Спаси бог, Афанасьюшко Аввакумович, голубчик мой! Утешил ты меня! Сказывал воевода здешней, похваляя тебе, были-де у него вы, и он-де спросил тебя: «как-де ты, Афанасей, персты слагаешь?» И ты-де показал ему, воеводе: «вот де, я слагаю». А он-де тебе молвил: «уже-де где отец и мати, там же будешь!» И ты-де супротив рек: «силен-де бог, не боюся!»
Воистинну, господь силен, не боюся никого! Упование нам на него, владыку. Яко лев рычи, живучи, обличая их многообразную прелесть.
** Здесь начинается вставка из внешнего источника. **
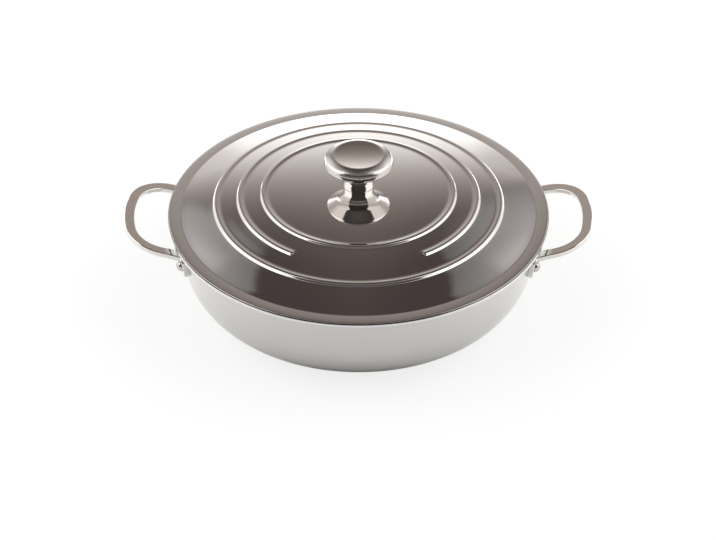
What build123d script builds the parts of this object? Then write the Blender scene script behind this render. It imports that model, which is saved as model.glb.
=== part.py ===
from build123d import *
import os
from math import asin, atan2, cos, degrees, hypot, radians, sin, sqrt, tan

# A low, two-handled braiser with a domed lid, standing on its base.
# X runs from handle to handle, -Y is the front and Z is up from the table, in millimetres.

# Pan: a deep-drawn bowl of bonded three-layer sheet
pan_radius = 150.0
pan_height = 79.0
wall_lean = 9.0
corner_radius = 46.0
flare_radius = 6.5
outer_skin = 0.5
core = 1.7
inner_skin = 0.5
edge_round = 0.3

# Handles: a cast loop with a riveted pad at each foot
handle_reach = 41.3
handle_half_width = 46.4
handle_corner = 30.0
handle_bow = 108.0
handle_rise = 13.0
handle_drop = 13.05
strap_width = 8.3
strap_thickness = 4.9
strap_edge = 0.7
strap_belly = 1.7
root_width = 10.6
root_depth = 5.7
root_reach = 8.0
root_edge = 1.6
pad_width = 15.5
pad_above = 10.4
pad_below = 9.8
pad_thickness = 4.0
pad_corner = 5.0
pad_edge = 0.9

# Rivets: one through each foot
rivet_drop = 22.3
rivet_shank = 3.2
rivet_head = 5.0
rivet_dome = 3.8
rivet_inner_head = 6.0
rivet_inner_dome = 1.5
rivet_brim = 0.4

# Lid: pressed sheet with a flat rim, a folded locating lip and raised rings
lid_gap = 0.3
lid_sheet = 1.0
lip_reveal = 0.8
band_fall = 0.35
lid_edge = 0.3
lip_depth = 6.5
lip_thickness = 1.9
lip_clearance = 0.9
lip_round_share = 0.45
dome_rise = 23.85
dome_blend = 2.5
seat_radius = 13.5
ring_radius = 117.9
ring_pitch = 19.6
ring_count = 3
ring_width = 5.0
ring_height = 0.9
ring_blend = 1.1
plain_front = 66.0

# Knob: a turned mushroom, threaded from below
neck_radius = 12.6
neck_height = 4.8
neck_chamfer = 0.6
head_radius = 28.3
throat_round = 14.0
throat_turn = 60.0
head_under_share = 0.9965
head_under_height = 21.9
head_wide_height = 23.2
head_edge_share = 0.989
head_edge_height = 25.5
shoulder_share = 0.954
shoulder_height = 27.2
knob_height = 29.9
dish_radius = 21.0
dish_depth = 1.9
bore_depth = 13.0

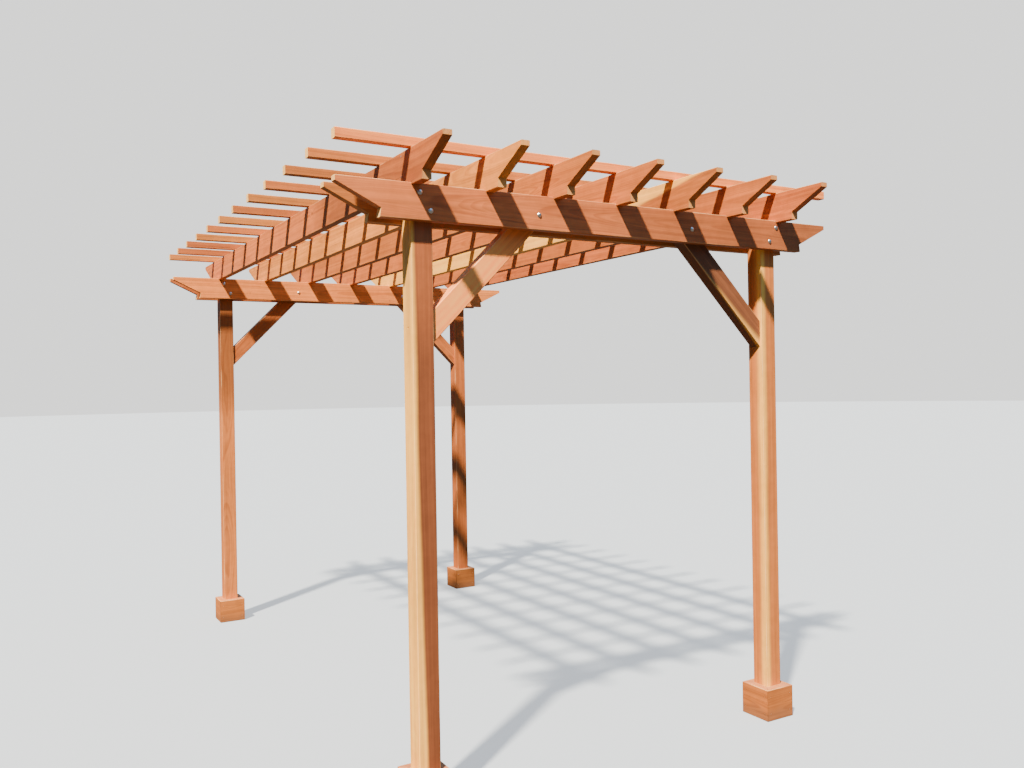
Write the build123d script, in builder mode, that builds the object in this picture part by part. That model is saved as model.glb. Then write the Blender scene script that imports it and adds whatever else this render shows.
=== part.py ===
"""Wooden pergola: four square posts in boxed skirts carry two double beams, steadied by
knee braces; seven rafters cross the beams and twelve square slats cross the rafters.

Millimetres. X runs along the beams, Y along the rafters, Z up. The origin is on the floor,
midway between the four posts. Front is -Y, left is -X.
"""
import os
from math import cos, radians, sin, tan

from build123d import *

os.makedirs("parts", exist_ok=True)

# Posts and their spacing, centre to centre
post_width = 89.0
post_spacing_x = 1830.0
post_spacing_y = 3325.0

# The timber is dressed with eased long edges; what is sawn afterwards stays sharp
eased_edge = 3.0

# Skirts of boards on edge round the foot of each post
skirt_thickness = 38.0
skirt_height = 150.0
skirt_clearance = 0.5

# Beams: two planks bolted to the front and back faces of each pair of posts
beam_top = 2400.0
beam_depth = 140.0
beam_thickness = 38.0
beam_overhang = 355.0
beam_toe = 6.0

# Rafters, laid across the beams and seated in shallow notches
rafter_count = 7
rafter_depth = 140.0
rafter_thickness = 38.0
rafter_overhang = 360.0
rafter_outset = 58.0
seat_depth = 8.0
seat_clearance = 1.0

# The tail cut that beams and rafters share: a short upright nose, a long slope back to an
# inner corner, and a short cut down to the lower edge
nose_height = 20.0
slope_run = 176.0
inner_corner_height = 35.0

# Slats, laid across the rafters, with their arrises planed off
slat_count = 12
slat_width = 38.0
slat_height = 38.0
slat_arris = 2.0
slat_overhang = 355.0
slat_outset = 88.0

# Knee braces, from the post up between the planks
brace_thickness = 64.0
brace_depth = 89.0
brace_angle = 45.0
brace_top_gap = 12.0

# Holes for the through bolts: two in each post, set on a diagonal, and one in each brace
bolt_diameter = 10.0
bolt_clearance = 1.0
post_bolt_offset = 22.0
post_bolt_upper_drop = 34.0
post_bolt_lower_drop = 102.0
brace_bolt_reach = 508.0
brace_bolt_drop = 79.0

# A long screw runs through each post into the foot of its brace
foot_screw_diameter = 7.0
foot_screw_clearance = 1.0

# Values that follow from the sizes above
half_x = post_spacing_x / 2
half_y = post_spacing_y / 2
half_post = post_width / 2
beam_bottom = beam_top - beam_depth
rafter_bottom = beam_top - seat_depth
rafter_top = rafter_bottom + rafter_depth
beam_half_width = half_post + beam_thickness
bolt_hole_radius = (bolt_diameter + bolt_clearance) / 2
screw_hole_radius = (foot_screw_diameter + foot_screw_clearance) / 2
brace_slope = tan(radians(brace_angle))
brace_foot = beam_top - brace_bolt_drop - brace_slope * (brace_bolt_reach - half_post)
sides_x = {"left": -1, "right": 1}
sides_y = {"front": -1, "back": 1}


def save(solid, name):
    """Label a finished piece and write its file."""
    solid.label = name
    export_step(solid, f"parts/{name}.step")


def upright_plane(y, z):
    """A plane facing the front, at depth y and height z: local x is X and local y is Z."""
    return Plane(origin=(0, y, z), x_dir=(1, 0, 0), z_dir=(0, -1, 0))


def tail_outline(half_length, depth, toe=0.0):
    """Half of a plank's outline, from the middle of its top round its tail to the bottom. The
    last cut is upright unless it leans out by a toe."""
    Polyline(
        (0, depth),
        (half_length, depth),
        (half_length, depth - nose_height),
        (half_length - slope_run, inner_corner_height),
        (half_length - slope_run + toe, 0),
        (0, 0),
    )
    mirror(about=Plane.YZ)


def post_bolt_centres(side):
    """The diagonal pair through the post on one side: the upper one is the outer one."""
    return [
        (side * (half_x + post_bolt_offset), post_bolt_upper_drop),
        (side * (half_x - post_bolt_offset), post_bolt_lower_drop),
    ]


def brace_bolt_centre(side):
    """The bolt through the brace on one side, as X and the distance below the beam's top."""
    return (side * (half_x - brace_bolt_reach), brace_bolt_drop)


def beam_bolt_centres():
    """Where bolts cross a beam, as X and the distance below the beam's top."""
    centres = []
    for side in sides_x.values():
        centres += post_bolt_centres(side) + [brace_bolt_centre(side)]
    return centres


# Posts: they stop level with the beams. The bolts of the beam pass through from the front,
# and the screw of the brace from the outer side
def make_post(side_x, side_y):
    outer_face = Plane(
        origin=(side_x * (half_x + half_post), side_y * half_y, brace_foot),
        z_dir=(side_x, 0, 0),
    )
    with BuildPart() as post:
        with BuildSketch():
            with Locations((side_x * half_x, side_y * half_y)):
                Rectangle(post_width, post_width)
        extrude(amount=beam_top)
        fillet(post.edges().filter_by(Axis.Z), radius=eased_edge)
        with BuildSketch(upright_plane(side_y * half_y + half_post, 0)):
            for x, drop in post_bolt_centres(side_x):
                with Locations((x, beam_top - drop)):
                    Circle(bolt_hole_radius)
        extrude(amount=post_width, mode=Mode.SUBTRACT)
        with BuildSketch(outer_face):
            Circle(screw_hole_radius)
        extrude(amount=-post_width, mode=Mode.SUBTRACT)
    return post.part


# Skirts: four boards on edge round the foot of the post, mitred where they meet
def make_skirt(side_x, side_y):
    inner = half_post + skirt_clearance
    outer = inner + skirt_thickness
    boards = []
    for quarter_turn in range(4):
        turn = radians(90 * quarter_turn)
        floor_plane = Plane(
            origin=(side_x * half_x, side_y * half_y, 0),
            x_dir=(cos(turn), sin(turn), 0),
        )
        with BuildPart() as board:
            with BuildSketch(floor_plane):
                Polygon((inner, -inner), (outer, -outer), (outer, outer), (inner, inner), align=None)
            extrude(amount=skirt_height)
            lengthwise = Axis(floor_plane.origin, floor_plane.y_dir)
            outwards = Axis(floor_plane.origin, floor_plane.x_dir)
            outer_edges = board.edges().filter_by(lengthwise).group_by(outwards)[-1]
            fillet(outer_edges, radius=eased_edge)
        boards.append(board.part)
    return Compound(children=boards)


# Beams: each plank is drawn on its back face, shaped at its tails and drilled for the bolts
def make_beam_plank(y_back):
    back_face = upright_plane(y_back, beam_bottom)
    with BuildPart() as plank:
        with BuildSketch(back_face):
            with BuildLine():
                tail_outline(half_x + beam_overhang, beam_depth, beam_toe)
            make_face()
        extrude(amount=beam_thickness)
        fillet(plank.edges().filter_by(Axis.X), radius=eased_edge)
        with BuildSketch(back_face):
            for x, drop in beam_bolt_centres():
                with Locations((x, beam_depth - drop)):
                    Circle(bolt_hole_radius)
        extrude(amount=beam_thickness, mode=Mode.SUBTRACT)
    return plank.part


# Rafters: drawn from the side and shaped at their tails, with a seat notch over each beam
def make_rafter(x_left):
    left_face = Plane(origin=(x_left, 0, rafter_bottom), x_dir=(0, 1, 0), z_dir=(1, 0, 0))
    with BuildPart() as rafter:
        with BuildSketch(left_face):
            with BuildLine():
                tail_outline(half_y + rafter_overhang, rafter_depth)
            make_face()
        extrude(amount=rafter_thickness)
        fillet(rafter.edges().filter_by(Axis.Y), radius=eased_edge)
        with BuildSketch(left_face):
            for side in sides_y.values():
                with Locations((side * half_y, 0)):
                    Rectangle(2 * (beam_half_width + seat_clearance), 2 * seat_depth)
        extrude(amount=rafter_thickness, mode=Mode.SUBTRACT)
    return rafter.part


# Slats: plain square bars, sawn square at both ends
def make_slat(y_front):
    with BuildPart() as slat:
        with BuildSketch(Plane.XY.offset(rafter_top)):
            with Locations((0, y_front + slat_width / 2)):
                Rectangle(2 * (half_x + slat_overhang), slat_width)
        extrude(amount=slat_height)
        chamfer(slat.edges().filter_by(Axis.X), length=slat_arris)
    return slat.part


# Knee braces: a plumb cut against the post, a level cut just under the rafters, and a hole
# in line with the one through the beam
def make_brace(side_x, side_y):
    half_rise = brace_depth / 2 / cos(radians(brace_angle))
    top = beam_top - brace_top_gap
    upper_run = (top - brace_foot - half_rise) / brace_slope
    lower_run = (top - brace_foot + half_rise) / brace_slope
    inner_face = half_x - half_post
    bolt_x, bolt_drop = brace_bolt_centre(side_x)
    back_face = upright_plane(side_y * half_y + brace_thickness / 2, 0)
    lengthwise = Axis((0, 0, 0), (-side_x, 0, brace_slope))
    with BuildPart() as brace:
        with BuildSketch(back_face):
            with BuildLine():
                Polyline(
                    (side_x * inner_face, brace_foot - half_rise),
                    (side_x * inner_face, brace_foot + half_rise),
                    (side_x * (inner_face - upper_run), top),
                    (side_x * (inner_face - lower_run), top),
                    close=True,
                )
            make_face()
        extrude(amount=brace_thickness)
        fillet(brace.edges().filter_by(lengthwise), radius=eased_edge)
        with BuildSketch(back_face):
            with Locations((bolt_x, beam_top - bolt_drop)):
                Circle(bolt_hole_radius)
        extrude(amount=brace_thickness, mode=Mode.SUBTRACT)
    return brace.part


# The four corners
for row, side_y in sides_y.items():
    for end, side_x in sides_x.items():
        corner = f"{row}_{end}"
        save(make_post(side_x, side_y), f"post_{corner}")
        save(make_skirt(side_x, side_y), f"skirt_{corner}")
        save(make_brace(side_x, side_y), f"brace_{corner}")

# The two double beams
for row, side_y in sides_y.items():
    save(make_beam_plank(side_y * half_y - half_post), f"beam_{row}_plank_front")
    save(make_beam_plank(side_y * half_y + beam_half_width), f"beam_{row}_plank_back")

# The rafters, from left to right
rafter_first = -half_x - rafter_outset
rafter_spacing = (-2 * rafter_first - rafter_thickness) / (rafter_count - 1)
for index in range(rafter_count):
    save(make_rafter(rafter_first + index * rafter_spacing), f"rafter_{index + 1}")

# The slats, from front to back
slat_first = -half_y - slat_outset
slat_spacing = (-2 * slat_first - slat_width) / (slat_count - 1)
for index in range(slat_count):
    save(make_slat(slat_first + index * slat_spacing), f"slat_{index + 1:02d}")
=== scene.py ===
"""The finish of the wooden pergola: stained softwood, bolts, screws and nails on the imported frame.

Metres. X runs along the beams, Y along the rafters, Z up. Front is -Y, left is -X.
"""
import math
import random

import bmesh
import bpy
from mathutils import Matrix, Vector


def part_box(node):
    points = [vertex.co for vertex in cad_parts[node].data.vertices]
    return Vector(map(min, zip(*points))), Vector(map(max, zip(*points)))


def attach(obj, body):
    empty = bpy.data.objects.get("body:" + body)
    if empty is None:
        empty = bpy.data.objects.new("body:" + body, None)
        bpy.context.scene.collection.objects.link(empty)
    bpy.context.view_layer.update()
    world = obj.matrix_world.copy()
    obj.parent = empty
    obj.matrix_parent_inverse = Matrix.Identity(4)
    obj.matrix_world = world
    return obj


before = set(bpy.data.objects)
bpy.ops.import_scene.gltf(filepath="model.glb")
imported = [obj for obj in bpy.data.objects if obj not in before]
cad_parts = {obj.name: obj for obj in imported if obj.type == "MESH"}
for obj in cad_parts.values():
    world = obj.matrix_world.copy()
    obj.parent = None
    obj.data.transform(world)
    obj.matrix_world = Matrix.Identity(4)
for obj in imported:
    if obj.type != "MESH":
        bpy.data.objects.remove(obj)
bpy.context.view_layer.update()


# Posts
# Four square posts of dressed softwood with eased arrises, sawn beside the heart of the log and
# finished with an orange-brown stain that lets the grain show. All the other timber of the
# pergola is the same wood, so its growth rings, fibres, knots, wear and the painted highlight on
# its arrises are worked out here.

def new_group(name, takes, gives):
    """Start a shader node group: its inputs with their usual values, its outputs by kind."""
    group = bpy.data.node_groups.new(name, "ShaderNodeTree")
    kinds = {3: "NodeSocketVector", 4: "NodeSocketColor"}
    for label, value in takes.items():
        kind = "NodeSocketFloat" if isinstance(value, float) else kinds[len(value)]
        socket = group.interface.new_socket(label, in_out="INPUT", socket_type=kind)
        socket.default_value = value
    for label, kind in gives.items():
        group.interface.new_socket(label, in_out="OUTPUT", socket_type="NodeSocket" + kind)
    inlet = group.nodes.new("NodeGroupInput")
    return group, {label: inlet.outputs[label] for label in takes}


def end_group(group, results):
    """Join a group's results to its outputs."""
    outlet = group.nodes.new("NodeGroupOutput")
    for label, source in results.items():
        group.links.new(source, outlet.inputs[label])
    return group


def feed(tree, node, feeds):
    """Give a node its inputs: each is another node's output or a plain value."""
    for label, value in feeds.items():
        if isinstance(value, bpy.types.NodeSocket):
            tree.links.new(value, node.inputs[label])
        else:
            node.inputs[label].default_value = value
    return node


def add_node(tree, kind, feeds, **settings):
    """Add a shader node with its settings and inputs, and give its outputs."""
    node = tree.nodes.new("ShaderNode" + kind)
    for label, value in settings.items():
        setattr(node, label, value)
    return feed(tree, node, feeds).outputs


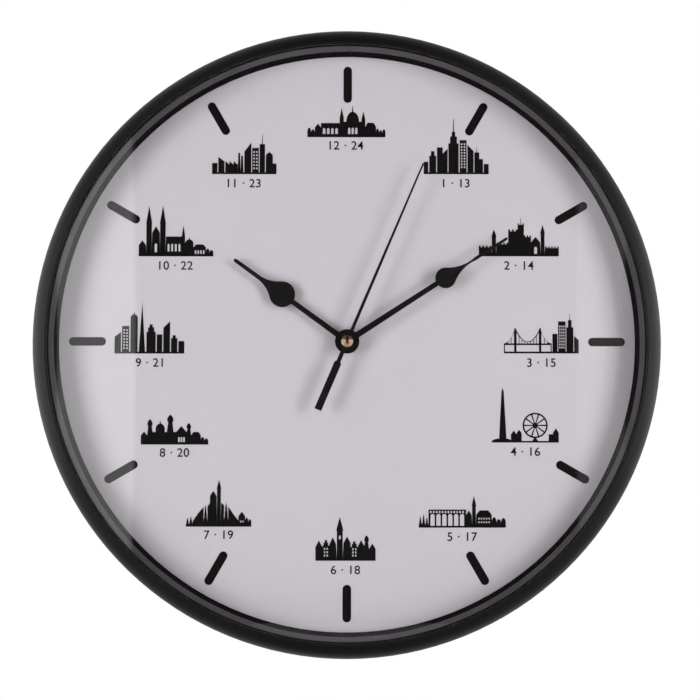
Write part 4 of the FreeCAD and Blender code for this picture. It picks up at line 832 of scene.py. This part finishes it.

А учителя твоего, Григорья*, что не слышать? Жив ли он, беднинькой? А девок тех, свет, учи, Марью да Окулину*, а сам у братей учися. Не гнушайся их, что оне некогда смалодушничали, на висилицу Христа ради не пошли:* уш то моего ради согрешения попущено изнеможение. Что же делать? И Петр апостол некогда так сделал*, слез ради прощен бысть. А он так же богу кающихся прощает и припадающих к нему приемлет. Разговаривай братий: «не сетуйте-де о падении своем выше меры, – простит вас. Да и батюшко-де по воле божий вас прощает и разрешает, дает прощение в сий век и в будущий». Впредь не падайте, стойте; задняя забывающе, на предняя простирающеся, живите. Един бог без греха и без изврат, а человечество немощно, падает, яко глина, и востает, яко ангел. Се тому не работает греху, но присносущному богу Христу, сыну божию, свету, со отцем и со святым духом, ныне и присно и во веки веком.
Бог простит всех смалодушствующих и паки возвращайся на первое достояние! Аминь, аминь!
Письма к Симеону
1
Ну, Симеонушко, вот тебе вести. Однако ты приказываешь: «батюшко, отпиши что-нибудь!»
Я ведь не богослов, что на ум напало, я тебе то и говорю. Горазд я, Симеон, есть да спать, а как ветхая та испражнять? Покой большой у меня и у старца милостию божиею, где пьем и ядим, тут, прости бога ради, и лайно испряжняем, да складше на лопату, да и в окошко. Хотя воевода тут приходит*, да нам даром. Мне видится, и у царя Алексея Михайловича нет такова покоя.
Еретики, собаки! Как то их диявол научил: жива человека закопай в землю! Хлебом кормят, а срать не пускают!
Как то бедная боярыня мучится с сестрами? Так же веть нешто! О миленькая моя, не твое бы дело то! Ездила, ездила в коретах, да и в свинарник попала, друг мой милой! Кормят, кормят, да в лоб палкою, да и на огонь жарить. А что ты, Прокопьевна, не боисся ли смерти то? Небось, голупка, плюнь на них, мужествуй крепко о Христе Исусе! Сладка веть смерть та за Христа-света. Я бы умер, да и опять бы ожил, да и паки бы умер по Христе, бозе нашем. Сладок веть Исус-от. В каноне пишет: «Исусе сладкий, Исусе пресладкий, Исусе многомилостиве[й]», да и много тово. «Исусе пресладкий», «Исусе сладкий», а нет тово, чтоб горький. Ну, государыня, пойди же ты со сладким Исусом в огонь, подле нево и тебе сладко будет. Да помнишь ли три отроки в пещи огненней в Вавилоне? Навходоносор глядит – ано сын божий четвертой с ними! В пещи гуляют отроки, сам-четверт с богом*. Небось, не покинет и вас сын божий. Дерзайте, всенадежным упованием таки размахав, да и в пламя! На-вось, диявол, еже мое тело, до души моей дела тебе нет! Аз еcмь раба бога живаго и сына его единороднаго, света,
Ну, голупки, там три отроки, а здесь вас трое же и весь собор православных с вами же. Там не предстоящу пророку Даниилу со отроки в пещи, но духом купно с ними. Тако и я: аще и отдален от вас, но с вами горю купно о Христе Исусе, господе нашем.
Рабом нашим божиим всем пожженным вечная память трижды, большая.
Бог вас благословит, всех чтущих и послушающих. Писано моею рукою грешною, сколько бог дал, лутче тово не умею. Глуп ведь я гораздо, так, человеченко ни к чему не годно, ворчю от болезни сердца своего. А бог всех нас правит о Христе Исусе.